* _Exercise objective_
Copy out each line that mentions the word "behind".

begin Source material

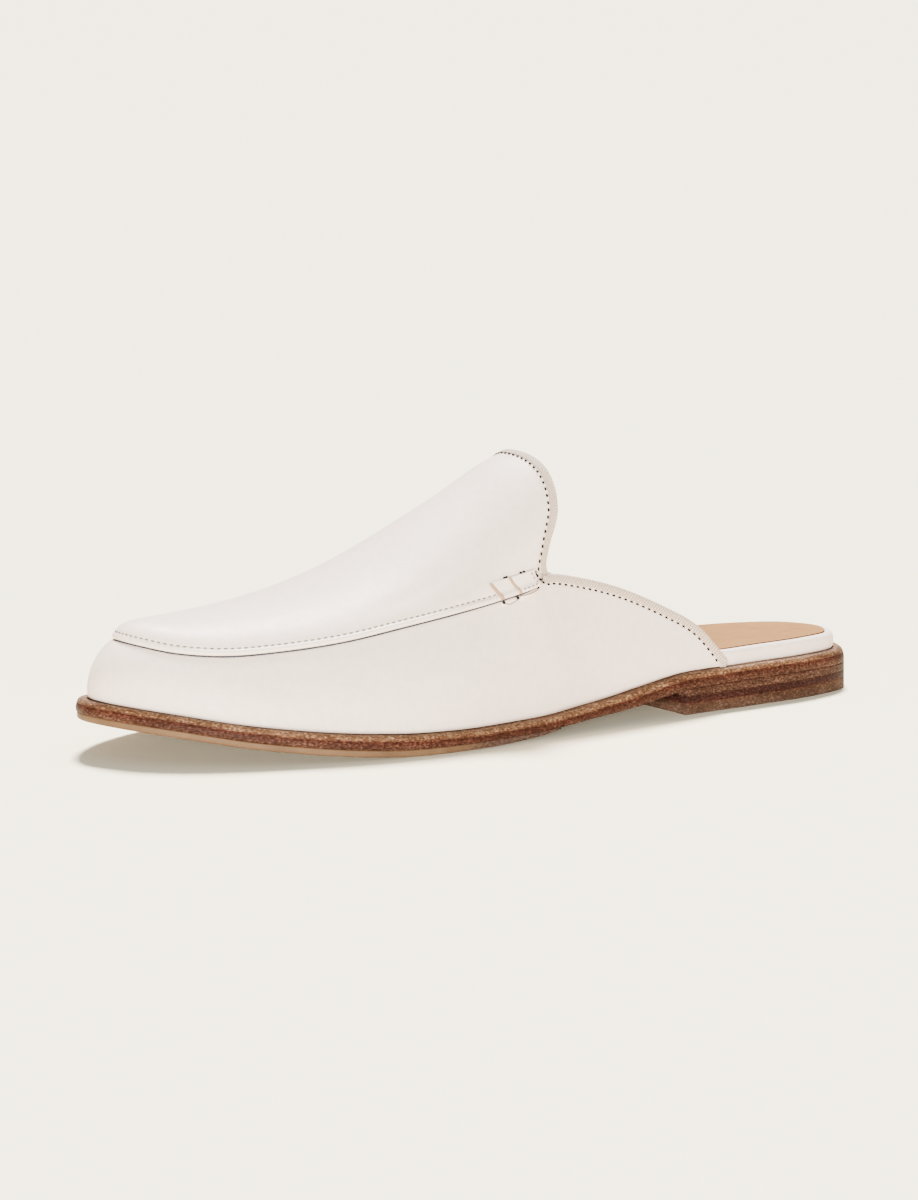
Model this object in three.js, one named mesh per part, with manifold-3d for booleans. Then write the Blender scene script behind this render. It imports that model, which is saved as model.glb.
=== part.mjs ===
// A backless loafer mule for the left foot, in millimetres, +Z up, standing on its sole.
// The toe points to -Y, the outer (little toe) side is +X, and the floor is z = 0.
// "back" is a distance from the back of the heel towards the toe, "side" is a distance
// from the last's own axis towards the outer side, and "up" is a height over the floor.
import * as THREE from "three";
import { mergeVertices } from "three/addons/utils/BufferGeometryUtils.js";
import Module from "manifold-3d";

// ---- Driving dimensions ----
const SOLE_LENGTH = 265.7; // heel back to toe tip of the outsole
const HEEL_BREAST = 77; // where the stacked heel ends under the waist
const HEEL_TOP_LIFT = 3.4; // the rubber lift on the ground
const HEEL_LIFT = 2.0; // the dark leather lift over it; the heel base fills the rest
const TREAD_START = 128; // where the rubber half sole fades out under the waist
const TREAD_INSET = 0.4; // the half sole is trimmed just inside the outsole's edge
const FEATHER_INSET = 3.4; // how far the outsole stands out past the upper
const WALL = 2.0; // vamp leather and lining together
const GAP = 0.3; // air between two pieces that touch in the real shoe
const CLOSE_FIT = 1.3; // room between the upper's inside and the footbed's edge
const WING_START = 59; // where the upper's wings run down into the sole
const TUCK_LENGTH = 6; // the footbed narrows over this length just behind the wings

// ---- The sole's outline, once round: heel back, outer side, toe tip, inner side ----
const OUTLINE = table(["back", "side"], [
  [0, 0], [7, 16.2], [23.8, 23.8], [45.7, 27.4], [78.7, 31.2], [107.6, 35.4],
  [137.5, 42.0], [164.6, 46.6], [188.7, 46.0], [212.7, 40.5], [234.7, 31.5],
  [252.5, 18.3], [262.3, 5.0],
  [SOLE_LENGTH, -6.2],
  [262.4, -17.6], [251.1, -30.5], [233.2, -40.6], [208.2, -46.6], [183.2, -46.0],
  [153.2, -38.7], [123.2, -31.0], [98.2, -28.7], [73.2, -28.5], [45.7, -27.5],
  [23.7, -24.7], [7, -16.5],
]);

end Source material

* _Answer_
Model this object in three.js, one named mesh per part, with manifold-3d for booleans. Then write the Blender scene script behind this render. It imports that model, which is saved as model.glb.
const TUCK_LENGTH = 6; // the footbed narrows over this length just behind the wings